You may remember that in the highlights for version 2.2, we were excited to announce that the HaplotypeCaller was no longer operating on geological time scales. Well, now the HC has made another big leap forward in terms of speed -- and it is now almost as fast as the UnifiedGenotyper. If you were reluctant to move from the UG to the HC based on runtime, that shouldn't be an issue anymore! Or, if you were unconvinced by the merits of the new calling algorithm, you'll be interested to know that our internal tests show that the HaplotypeCaller is now more accurate in calling variants (SNPs as well as Indels) than the UnifiedGenotyper.
How did we make this happen? There are too many changes to list here, but one of the key modifications that makes the HaplotypeCaller much faster (without sacrificing any accuracy!) is that we've greatly optimized how local Smith-Waterman re-assembly is applied. Previously, when the HC encountered a region where reassembly was needed, it performed SW re-assembly on the entire region, which was computationally very demanding.
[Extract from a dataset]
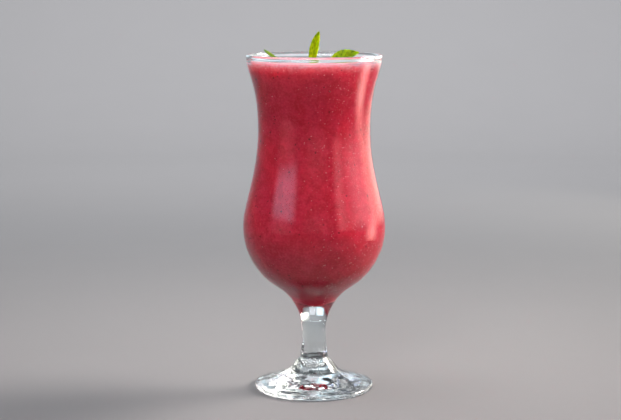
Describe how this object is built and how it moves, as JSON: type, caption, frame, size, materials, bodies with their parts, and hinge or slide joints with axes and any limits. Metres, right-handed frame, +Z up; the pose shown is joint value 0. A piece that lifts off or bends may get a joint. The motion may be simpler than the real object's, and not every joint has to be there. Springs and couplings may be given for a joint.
{
  "type": "strawberry smoothie in a stemmed glass",
  "caption": "Thick strawberry smoothie in a clear hurricane glass with a flared rim, narrow waist, round belly, short stem and broad foot, garnished with small mint leaves.",
  "frame": {"origin": "on the table, in the middle under the foot", "axes": "+Z up along the axis of the glass, -Y towards the camera of the picture, +X to the right in the picture"},
  "size_m": [0.0846, 0.0846, 0.2135],
  "materials": {
    "glass": "clear, fire polished",
    "smoothie": "thick strawberry puree, satin, with seeds and a pale froth at the top",
    "mint": "fresh mint leaf, veined, satin"
  },
  "bodies": {
    "root": {"glass": "glass", "smoothie": "smoothie", "leaf_upright": "mint", "leaf_right": "mint", "leaf_left": "mint"}
  },
  "joints": []
}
In the new implementation, the HC generates a "bubble" (yes, that's the actual technical term) around each individual haplotype, and applies the SW re-assembly only within that bubble. This brings down the computational challenge by orders of magnitude.
We're not just fluffing up the existing tools -- we're also adding new tools to extend the capabilities of our toolkit.
A new Read Filter, ReassignOneMappingQualityFilter, allows you to -- well, it's in the name -- reassign one mapping quality. This is useful for example to process data output by programs like TopHat which use MAPQ = 255 to convey meaningful information. The GATK would normally ignore any reads with that mapping quality. With the new filter, you can selectively reassign that quality to something else so that those reads will get utilized, without affecting the rest of your dataset.
In addition, the recently introduced contamination filter gets upgraded with the option to apply decontamination individually per sample.
Version 2.4 includes several new tools that grew out of existing tool options. The rationale for making them standalone tools is that they represent particularly useful capabilities that merit expansion, and expanding them within their "mother tool" was simply too cumbersome.
GenotypeConcordance graduates from being a module of VariantEval, to being its own fully-fledged tool. This comes with many bug fixes and an overhaul of how the concordance results are tabulated, which we hope will cause less confusion than it has in the past!
RegenotypeVariants takes over -- and improves upon -- the functionality previously provided by the
--regenotype option of SelectVariants. This tool allows you to refresh the genotype information in a VCF file after samples have been added or removed.
And we're also adding CatVariants, a tool to quickly combine multiple VCF files whose records are non-overlapping (e.g. as produced during scatter-gather using Queue). This should be a useful alternative to CombineVariants, which is primarily meant for more complex combination operations.
Going forward, we have decided to provide nightly automated builds from our development tree. This means that you can get the very latest development version -- no need to wait weeks for bug fixes or new features anymore! However, this comes with a gigantic caveat emptor: these are bleeding-edge versions that are likely to contain bugs, and features that have never been tested in the wild. And they're automatically generated at night, so we can't even guarantee that they'll run. All we can say of any of them is that the code was able to compile -- beyond that, we're off the hook. We won't answer support questions about the new stuff. So in short: you want to try the nightlies, you do so at your own risk.
If any of the above scares or confuses you, no problem -- just stay well clear of the owl and you won't get bitten.
But hey, if you're feeling particularly brave or lucky, have fun :)
The release of version 2.4 also coincides with some upgrades to the documentation that are significant enough to merit a brief mention.
From here on, every release (including minor releases, such as 2.3-9) will be accompanied by the generation of a PDF Guide Book that contains the online documentation articles as they are at that time. It will not only allow you to peruse the documentation offline, but it will also serve as versioned documentation. This way, if in the future you need to go back and examine results you obtained with an older version of the GATK, you can find easily find the documentation that was valid at that time. Note that the Technical Documentation (which contains the exhaustive lists of arguments for each tool) is not included in the Guide Book since it can be generated directly from the source code.
Speaking of the Technical Documentation, we are happy to announce that we've enriched those pages with additional information, including available parallelization options and default read filters for each tool, where applicable. We've also reorganized the main categories in the Technical Documentation index to make it easier to browse tools and find what you need.
Finally, a few words for developers who have previous experience with the GATK codebase. The VariantContext and related classes have been moved out of the GATK codebase and into the Picard public repository. The GATK now uses the resulting Variant.jar as an external library (currently version 1.85.1357). We've also updated the Picard and Tribble jars to version 1.84.1337.